Political Party Known For Sleaze Turns Out to Be Mired in Sleaze
As allegations of sleaze, corruption and gross misconduct against the British Conservative party grow, people are being urged to remember that this is what they voted for. With a solid background in fucking the country up since God knows when, people surprised or disgusted by the Tories are are being reminded that this is their whole remit.
“I can’t believe that Boris Johnson turned out to be a dishonest charlatan, interested only in his own self-gain.
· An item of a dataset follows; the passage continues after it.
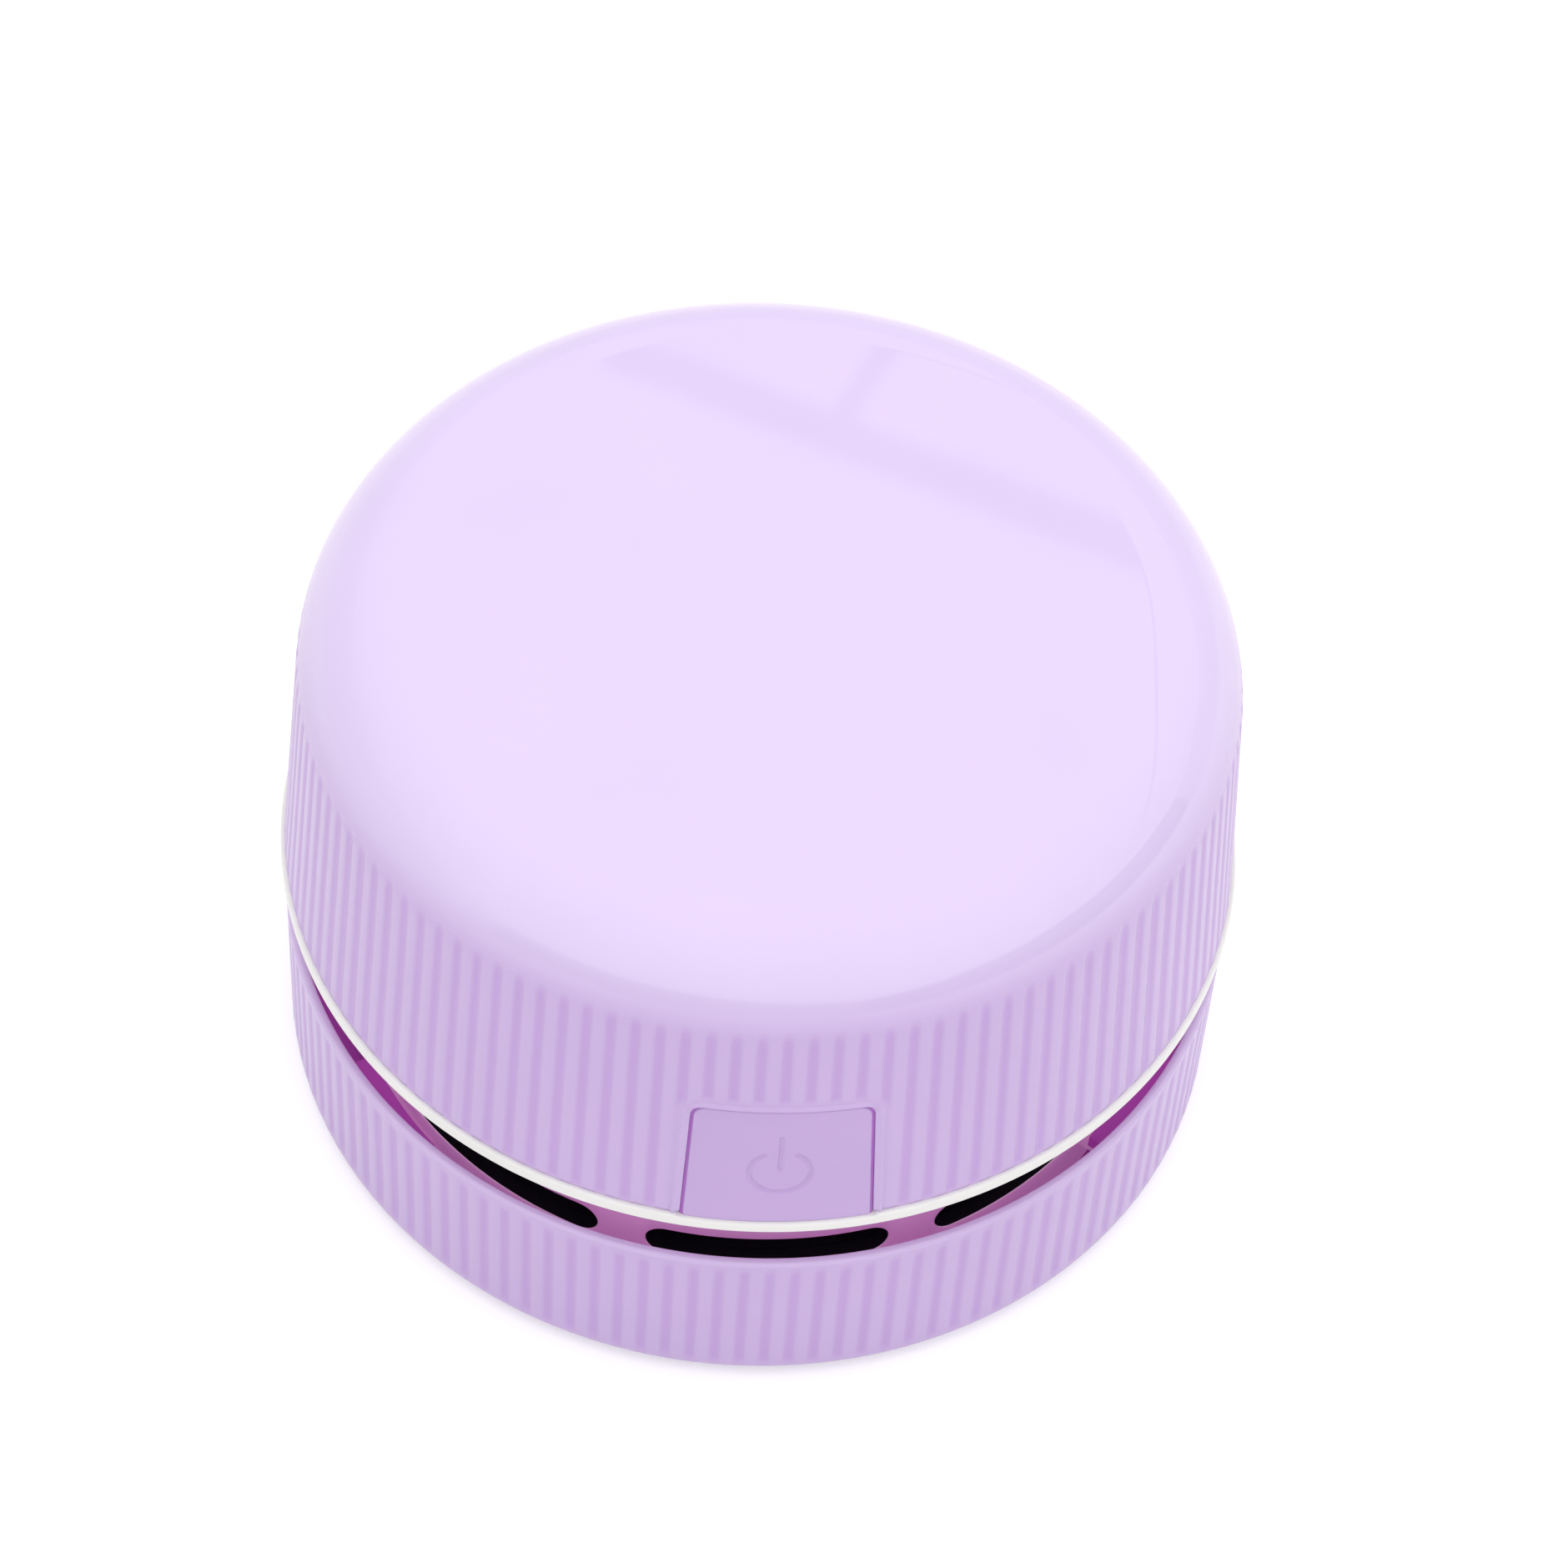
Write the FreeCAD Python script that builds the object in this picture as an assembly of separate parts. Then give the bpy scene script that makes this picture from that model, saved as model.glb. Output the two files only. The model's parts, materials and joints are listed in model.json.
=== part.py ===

He was portrayed as such a fun-loving and likeable guy who you’d like to share a pint with”, says Jeff Bell-Enderson of Plymstock.
“If I’d known that he’d let his personal adviser flaunt lockdown rules and then cover it up, get business perks for his mistress, give contracts of national importance to his mates, ignore the advice of doctors and make the UK one of the worst hit countries during a pandemic, and make a meal of the UK’s exit from Europe then… Well, I’d still probably have voted for him actually”, said Bell-Enderson.
The Tory party has been notorious for sleaze with episodes such as The Profumo Affair; the bizarre death of Tory MP Stephen Milligan found dead in womens underwear; the death of a young boy at the hands of Tory MP at an infamous Dolphin Square sex party; and countless other shady deals, questionable decisions and general erosions of decency and democracy. (A long list of Tory corruption here)
Despite the fact that Boris Johnson was clearly going to be a corrupt arsehole, people decided that Jeremy Corbyn would be worse because, ‘…he looks like a geography teacher and he’s a bit of an arrogant lefty’. And whoever the other option was also terrible because.. Well, I can’t remember, but Johnson had better hair or something.
Will this latest episode of Tory sleaze affect the results at the next election? Probably not, because people seem to think Keir Starmer is worse.
Well. At least Johnson did Get Brexit Done!